Klaus v. Village of Tijeras
1:20-cv-01105
D.N.M.Sep 16, 2022Background
- Diane Klaus was hired as Deputy Clerk for the Village of Tijeras in 2011, completed probation in 2012, and performed largely clerical/administrative duties (including acting as Clerk when needed).
- In July 2019 the Village Council converted the Deputy Clerk and another position from hourly to salaried; defendants say salaried status made the role at-will; Klaus disputes that conversion’s legal effect and later was terminated.
- Klaus alleges the termination was politically motivated (retaliation for association with former Mayor Gloria Chavez and for reporting alleged misconduct) and asserts § 1983 First Amendment political-association and Contracts Clause claims.
- Individual defendants moved for partial summary judgment, arguing the Deputy Clerk was a politically sensitive/policymaking position and that they are entitled to qualified immunity.
- The magistrate judge denied in part and deferred in part: held as a matter of law the Deputy Clerk was not a policymaking/confidential position and denied qualified immunity on the First Amendment claim; deferred ruling on the Contracts Clause issue.
Issues
| Issue | Plaintiff's Argument | Defendant's Argument | Held |
|---|---|---|---|
| Whether Deputy Clerk is a "policymaking" or politically sensitive position (Branti/Elrod inquiry) | Klaus: duties were primarily clerical/ministerial, limited supervisory authority, no policymaking or confidential advisory role. | Defendants: job description and duties (HR, elections, procurement, broad "other duties" clause, second-highest pay) show discretion, spokesperson role, and political sensitivity. | Court: Deputy Clerk duties were well-defined and administrative; not a policymaker/confidential advisor as a matter of law. |
| Whether termination for political association violated Klaus’s First Amendment rights | Klaus: law clearly prohibits patronage dismissals of deputy-type clerical officials; factual disputes aside, termination for association with prior mayor violates First Amendment. | Defendants: even if political, position is politically sensitive so dismissal for political affiliation is permissible; law on borderline positions is not clearly established, so qualified immunity applies. | Court: Right not to be fired for political affiliation in this factual context was clearly established; defendants not entitled to qualified immunity on the § 1983 claim. |
| Whether factual disputes preclude summary judgment on political-sensitivity question | Klaus: disputed factual assertions about actual duties create genuine issues for trial. | Defendants: written job description is objective and shows breadth; plaintiff’s testimony about day-to-day tasks is immaterial. | Court: No genuine dispute over duties sufficient to make the role policymaking; resolved as matter of law in employee’s favor. |
| Contracts Clause / effect of conversion to salaried at-will status | Klaus: conversion impaired an implied for-cause employment contract and may violate Contracts Clause. | Defendants: Section 19 of Personnel Ordinance renders salaried employees at-will; conversion valid. | Court: Ruling deferred — Court previously found an implied contract existed until alleged conversion; Contracts Clause issue not resolved here. |
Key Cases Cited
- Elrod v.
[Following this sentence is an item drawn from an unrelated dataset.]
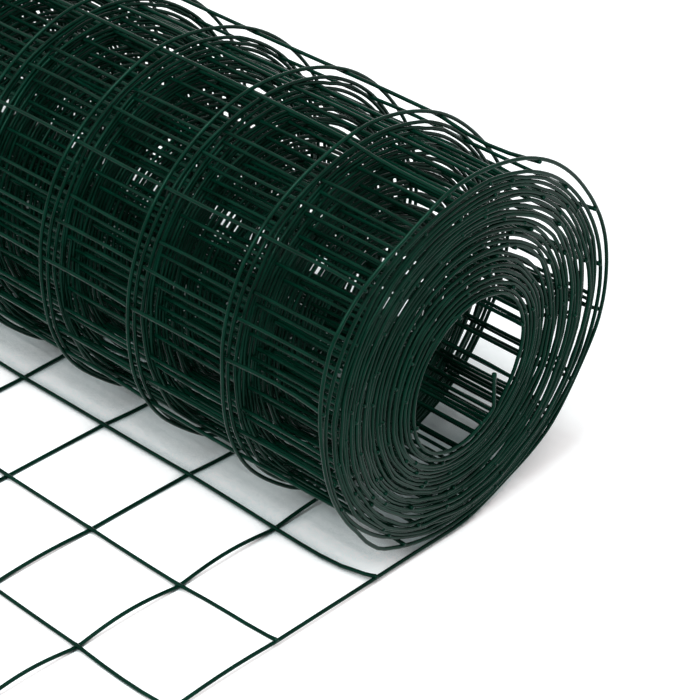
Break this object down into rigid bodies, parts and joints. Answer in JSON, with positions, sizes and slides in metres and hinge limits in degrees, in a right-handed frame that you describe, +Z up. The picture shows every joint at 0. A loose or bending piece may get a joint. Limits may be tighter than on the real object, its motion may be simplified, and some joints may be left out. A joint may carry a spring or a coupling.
{
  "type": "roll of welded wire fencing",
  "caption": "Roll of green plastic-coated welded wire fencing lying on its side, its loose outer turn running out into a flat open grid.",
  "frame": {"origin": "bottom centre of the whole on the floor: midway along the roll, and midway between the free end of the sheet and the far side of the loose outer turn", "axes": "+X along the roll's axis towards the end that faces the camera in the picture, -Y the way the free end is drawn out over the floor, +Z up"},
  "size_m": [0.9946, 0.5091, 0.2438],
  "materials": {
    "coated_wire": "satin dark-green plastic coat on steel wire"
  },
  "bodies": {
    "root": {"rolled_mesh": "coated_wire", "unrolled_mesh": "coated_wire"}
  },
  "joints": []
}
Burns, 427 U.S. 347 (1976) (establishes limits on patronage dismissals and directs analysis of nature of duties)
- Branti v. Finkel, 445 U.S. 507 (1980) (refines Elrod: party affiliation permissible only if affiliation is appropriate requirement for effective performance)
- Poindexter v. Board of County Comm'rs, 548 F.3d 916 (10th Cir. 2008) (inquiry focuses on inherent powers of position and actual duties performed)
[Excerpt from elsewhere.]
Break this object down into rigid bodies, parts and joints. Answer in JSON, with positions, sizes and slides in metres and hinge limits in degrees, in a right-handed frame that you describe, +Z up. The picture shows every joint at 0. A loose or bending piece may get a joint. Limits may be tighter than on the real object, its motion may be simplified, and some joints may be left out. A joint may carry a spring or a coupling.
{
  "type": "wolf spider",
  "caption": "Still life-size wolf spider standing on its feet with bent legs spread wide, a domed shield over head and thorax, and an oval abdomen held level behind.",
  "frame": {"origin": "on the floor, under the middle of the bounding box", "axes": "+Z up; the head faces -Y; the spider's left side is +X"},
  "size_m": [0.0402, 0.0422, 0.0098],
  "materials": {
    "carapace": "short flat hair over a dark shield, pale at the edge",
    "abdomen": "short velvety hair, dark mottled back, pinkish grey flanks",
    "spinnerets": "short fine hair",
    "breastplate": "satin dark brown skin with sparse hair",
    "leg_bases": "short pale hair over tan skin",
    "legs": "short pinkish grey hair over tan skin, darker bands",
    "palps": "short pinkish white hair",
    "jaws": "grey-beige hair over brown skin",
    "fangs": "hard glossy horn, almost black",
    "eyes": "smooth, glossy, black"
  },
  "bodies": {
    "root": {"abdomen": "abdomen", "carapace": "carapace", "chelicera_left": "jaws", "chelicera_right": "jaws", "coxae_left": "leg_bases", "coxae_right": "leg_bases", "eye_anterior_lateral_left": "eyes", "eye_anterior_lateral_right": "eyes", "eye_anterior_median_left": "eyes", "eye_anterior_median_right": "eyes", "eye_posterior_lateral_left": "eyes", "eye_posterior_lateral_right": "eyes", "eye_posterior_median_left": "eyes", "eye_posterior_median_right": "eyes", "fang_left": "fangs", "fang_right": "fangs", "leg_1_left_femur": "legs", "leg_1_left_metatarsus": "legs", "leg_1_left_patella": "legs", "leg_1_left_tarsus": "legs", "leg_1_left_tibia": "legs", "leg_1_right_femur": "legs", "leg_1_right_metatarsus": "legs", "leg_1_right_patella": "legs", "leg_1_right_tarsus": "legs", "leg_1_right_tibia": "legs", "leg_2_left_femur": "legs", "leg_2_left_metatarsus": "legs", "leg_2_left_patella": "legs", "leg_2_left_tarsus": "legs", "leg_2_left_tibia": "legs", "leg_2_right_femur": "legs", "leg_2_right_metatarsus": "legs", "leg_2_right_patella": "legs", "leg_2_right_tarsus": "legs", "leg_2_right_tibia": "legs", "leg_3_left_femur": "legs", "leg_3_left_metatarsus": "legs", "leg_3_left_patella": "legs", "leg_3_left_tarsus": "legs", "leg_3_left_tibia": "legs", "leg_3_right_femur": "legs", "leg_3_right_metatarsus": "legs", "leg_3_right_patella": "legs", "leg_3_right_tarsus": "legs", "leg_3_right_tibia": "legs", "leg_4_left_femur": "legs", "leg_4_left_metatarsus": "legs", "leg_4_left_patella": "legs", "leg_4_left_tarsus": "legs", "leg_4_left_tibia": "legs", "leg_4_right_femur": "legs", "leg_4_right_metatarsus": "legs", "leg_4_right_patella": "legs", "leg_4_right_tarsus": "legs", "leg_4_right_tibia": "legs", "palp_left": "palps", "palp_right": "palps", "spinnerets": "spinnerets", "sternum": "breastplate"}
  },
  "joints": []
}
- Dickeson v. Quarberg, 844 F.2d 1435 (10th Cir. 1988) (consider both inherent office powers and actual duties in patronage analysis)
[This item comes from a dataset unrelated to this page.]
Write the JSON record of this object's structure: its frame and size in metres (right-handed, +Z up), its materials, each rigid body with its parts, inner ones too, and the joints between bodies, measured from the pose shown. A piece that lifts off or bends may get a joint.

- Jantzen v. Hawkins, 188 F.3d 1247 (10th Cir. 1999) (confidential/advisory roles and communications access factor into exception)
- Aiken v. Rio Arriba Bd. of Cty. Comm'rs, 134 F. Supp. 2d 1216 (D.N.M. 2000) (enumerates multifactor considerations for policymaking/confidential positions)
- Walton v. N.M. State Land Office, 49 F. Supp. 3d 920 (D.N.M. 2014) (collects patronage-dismissal authorities and emphasizes that deputy-type positions are often protected)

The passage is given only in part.